Philip K. Harvey, president of North Carolina-based Adam&Eve, a mail-order firm touted as the nation’s largest provider of adult films and sexual products, is so far the sole donor to the Drug Policy Action Committee to Tax and Regulate Marijuana. He has donated $100,000 to the cause.
Californians will vote in November on a Proposition 18, a measure to legalize marijuana for adults 21 and over, allow localities to tax and regulate the drug, and allow small residential growing of pot.
The ballot measure follows several years of allowing marijuana to be used medicinally, and the growth of pot dispensaries throughout the Golden State. It also follows agitation by some who want to see the drug regulated and taxed, in ways similar to alcohol.
But legalizing marijuana in California wouldn’t exactly lead to a bonanza for pot purveyors. In fact, it could mean just the opposite.
As Brett Chase reported in Portfolio.com earlier this month, legalizing pot could cut the cost of the weed while boosting usage. Here’s some of what he wrote here earlier this month:
“Legalizing pot in California would cut the price by as much as 80 percent and may double consumption.
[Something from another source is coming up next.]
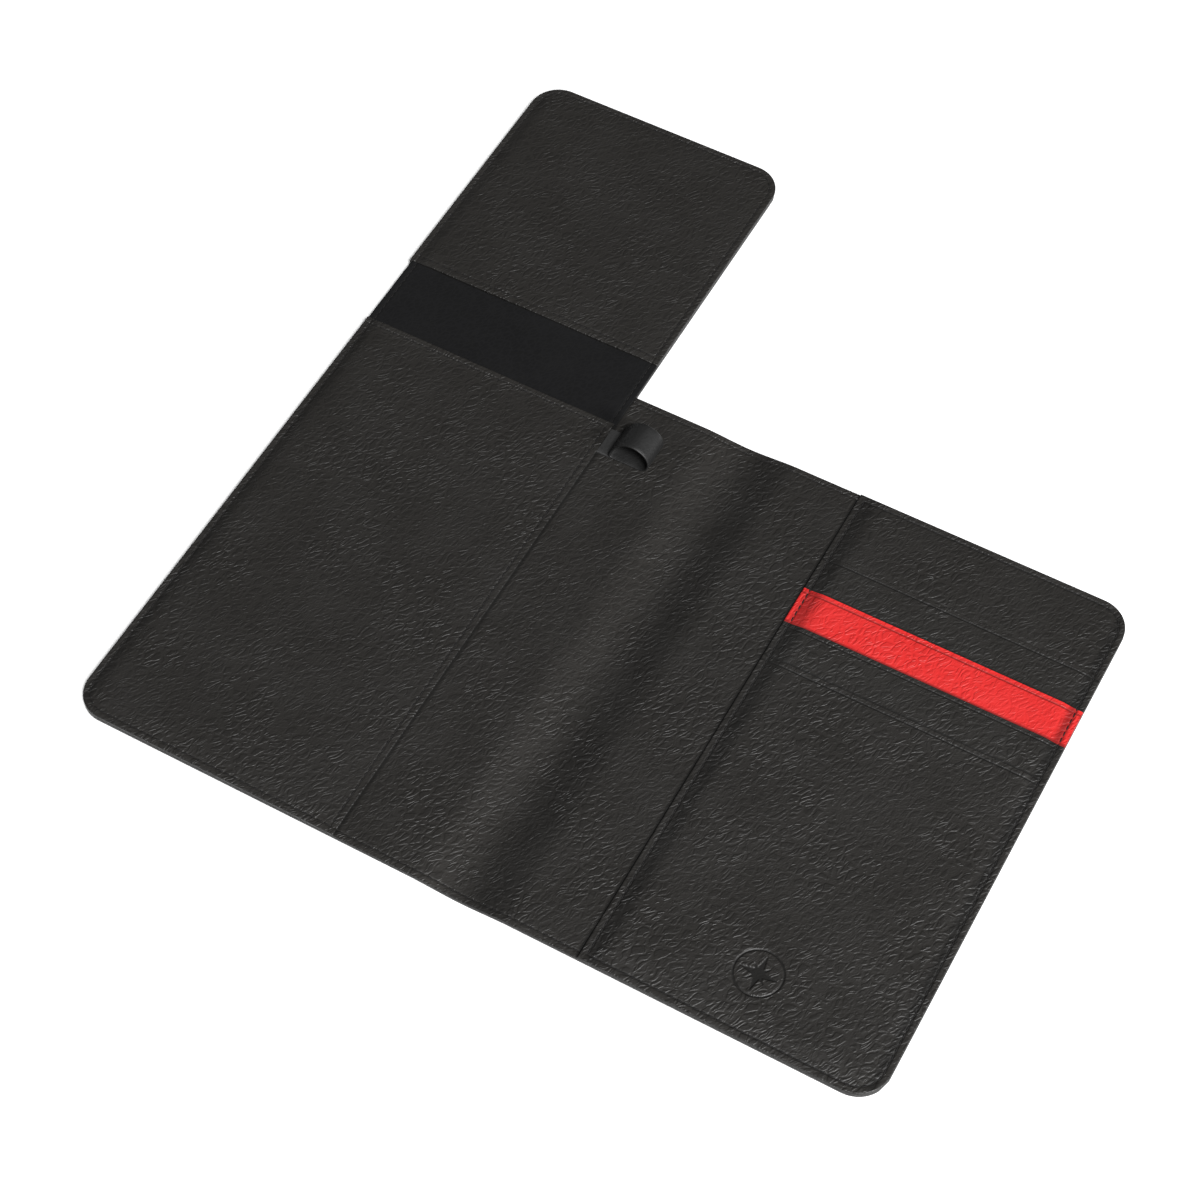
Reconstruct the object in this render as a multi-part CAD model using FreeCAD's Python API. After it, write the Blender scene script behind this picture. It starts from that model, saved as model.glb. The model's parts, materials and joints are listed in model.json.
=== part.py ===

Those predictions come from a study by the Rand Corp. as California voters look forward to a November vote on legalizing marijuana. State officials previously said taxing weed would haul in more than $1 billion a year in new revenue. But that figure may be much lower or higher depending on a number of variables, the Rand researchers say.
The cost of high-quality marijuana may drop to as low $38 an ounce from about $375 today, the researchers estimate after analyzing production costs and current pricing.
Lower cost, higher availability, and reduced stigma around the drug would increase consumption by 50 to 100 percent, which would increase usage to levels not seen since the late 1970s, the study finds.”